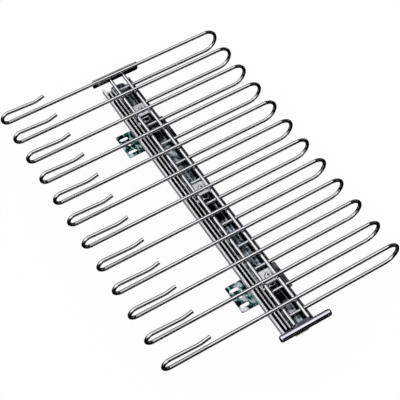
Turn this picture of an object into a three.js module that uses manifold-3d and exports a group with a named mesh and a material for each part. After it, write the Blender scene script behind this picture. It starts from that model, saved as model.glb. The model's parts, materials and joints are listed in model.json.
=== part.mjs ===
// Pull-out trouser rack: twelve bent-wire hangers on a wire frame that rides a full-extension ball slide.
// Millimetres, +Z up. The rack lies on its mounting brackets and is pulled towards -Y.
import * as THREE from 'three';
import { mergeVertices } from 'three/addons/utils/BufferGeometryUtils.js';
import Module from 'manifold-3d';

const wasm = await Module();
wasm.setup();

// Clearances and mesh fineness
const seatGap = 0.3;             // between pieces that rest on, or pass through, each other
const cutOverrun = 1;            // how far a cutting tool runs past the face it leaves by
const wireSides = 8;
const ringTurn = Math.PI / 10;   // turn between two rings of a bent wire
const roundSides = 12;
const cornerSteps = 2;           // curve divisions in a rounded corner
const bendSteps = 2;             // flats in a bend of rolled sheet
const curlSteps = 4;             // flats in the curled lip of a slide member
const ballSides = 8;
const ballRings = 4;

// Hangers
const hangerCount = 12;
const hangerPitch = 40;
const wireDiameter = 5;
const rackWidth = 344;           // over the outermost points of a hanger
const loopHeight = 36.5;         // main strand to return strand, centre to centre
const hookHeight = 19;           // main strand to the start of the hook's arm
const hookClosing = 0.06;        // radians that the arm leans back towards the main strand
const hookArm = 36;              // straight part of the arm
const flareTurn = 0.37;          // radians that the arm's end is bent open
const flareRadius = 24;
const flareTail = 10;
const returnReach = 3.6;         // return strand's end past the slide's middle

// Wire frame under the hangers
const rodSpacing = 20.2;
const rodsX = 4.7;
const platesX = 5.2;             // plates and handle, between the rods
const plateThickness = 2;
const plateCorner = 3;
const rearPlateWidth = 72;
const rearPlateHeight = 15.5;
const rearPlateRise = 1.5;       // top edge above the main strands' centre
const handleSetback = 28.5;      // last hanger to the handle plate
const handlePlateWidth = 20.6;
const handlePlateHeight = 29;
const handleLength = 73;
const handleDiameter = 9.3;
const handleDome = 3;
const handleDomeSteps = 3;

// Slide
const slideX = 10.4;
const slideShift = 0.5;          // slide's middle behind the middle of the hanger row
const slideLength = 476;
const slideWidth = 44.7;
const slideHeight = 12.7;
const slideSheet = 1.2;
const bendRadius = 0.9;          // of the rolled sheet's middle line
const innerBendRadius = 1.4;
const outerFoot = 1.7;           // slope at the foot of the outer member's walls
const outerCurl = 0.9;           // radius of the outer member's curled lips, on the middle line
const intermediateCurl = 0.8;
const curlTurn = 2;              // radians that a lip curls inward over its balls
const intermediateDrop = 0.2;    // top of the intermediate member below the outer lips
const outerBall = 4.4;
const innerBall = 3.6;
const ballRunGap = 0.3;
const cageSheet = 0.8;
const strapSheet = 0.6;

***

--- Work to be completed ---
Word for word, write out all of the data above.

--- Task output ---
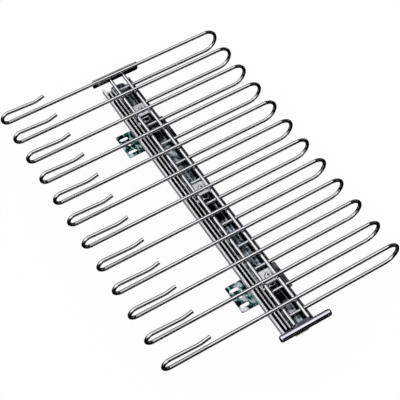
Turn this picture of an object into a three.js module that uses manifold-3d and exports a group with a named mesh and a material for each part. After it, write the Blender scene script behind this picture. It starts from that model, saved as model.glb. The model's parts, materials and joints are listed in model.json.
=== part.mjs ===
// Pull-out trouser rack: twelve bent-wire hangers on a wire frame that rides a full-extension ball slide.
// Millimetres, +Z up. The rack lies on its mounting brackets and is pulled towards -Y.
import * as THREE from 'three';
import { mergeVertices } from 'three/addons/utils/BufferGeometryUtils.js';
import Module from 'manifold-3d';

const wasm = await Module();
wasm.setup();

// Clearances and mesh fineness
const seatGap = 0.3;             // between pieces that rest on, or pass through, each other
const cutOverrun = 1;            // how far a cutting tool runs past the face it leaves by
const wireSides = 8;
const ringTurn = Math.PI / 10;   // turn between two rings of a bent wire
const roundSides = 12;
const cornerSteps = 2;           // curve divisions in a rounded corner
const bendSteps = 2;             // flats in a bend of rolled sheet
const curlSteps = 4;             // flats in the curled lip of a slide member
const ballSides = 8;
const ballRings = 4;

// Hangers
const hangerCount = 12;
const hangerPitch = 40;
const wireDiameter = 5;
const rackWidth = 344;           // over the outermost points of a hanger
const loopHeight = 36.5;         // main strand to return strand, centre to centre
const hookHeight = 19;           // main strand to the start of the hook's arm
const hookClosing = 0.06;        // radians that the arm leans back towards the main strand
const hookArm = 36;              // straight part of the arm
const flareTurn = 0.37;          // radians that the arm's end is bent open
const flareRadius = 24;
const flareTail = 10;
const returnReach = 3.6;         // return strand's end past the slide's middle

// Wire frame under the hangers
const rodSpacing = 20.2;
const rodsX = 4.7;
const platesX = 5.2;             // plates and handle, between the rods
const plateThickness = 2;
const plateCorner = 3;
const rearPlateWidth = 72;
const rearPlateHeight = 15.5;
const rearPlateRise = 1.5;       // top edge above the main strands' centre
const handleSetback = 28.5;      // last hanger to the handle plate
const handlePlateWidth = 20.6;
const handlePlateHeight = 29;
const handleLength = 73;
const handleDiameter = 9.3;
const handleDome = 3;
const handleDomeSteps = 3;

// Slide
const slideX = 10.4;
const slideShift = 0.5;          // slide's middle behind the middle of the hanger row
const slideLength = 476;
const slideWidth = 44.7;
const slideHeight = 12.7;
const slideSheet = 1.2;
const bendRadius = 0.9;          // of the rolled sheet's middle line
const innerBendRadius = 1.4;
const outerFoot = 1.7;           // slope at the foot of the outer member's walls
const outerCurl = 0.9;           // radius of the outer member's curled lips, on the middle line
const intermediateCurl = 0.8;
const curlTurn = 2;              // radians that a lip curls inward over its balls
const intermediateDrop = 0.2;    // top of the intermediate member below the outer lips
const outerBall = 4.4;
const innerBall = 3.6;
const ballRunGap = 0.3;
const cageSheet = 0.8;
const strapSheet = 0.6;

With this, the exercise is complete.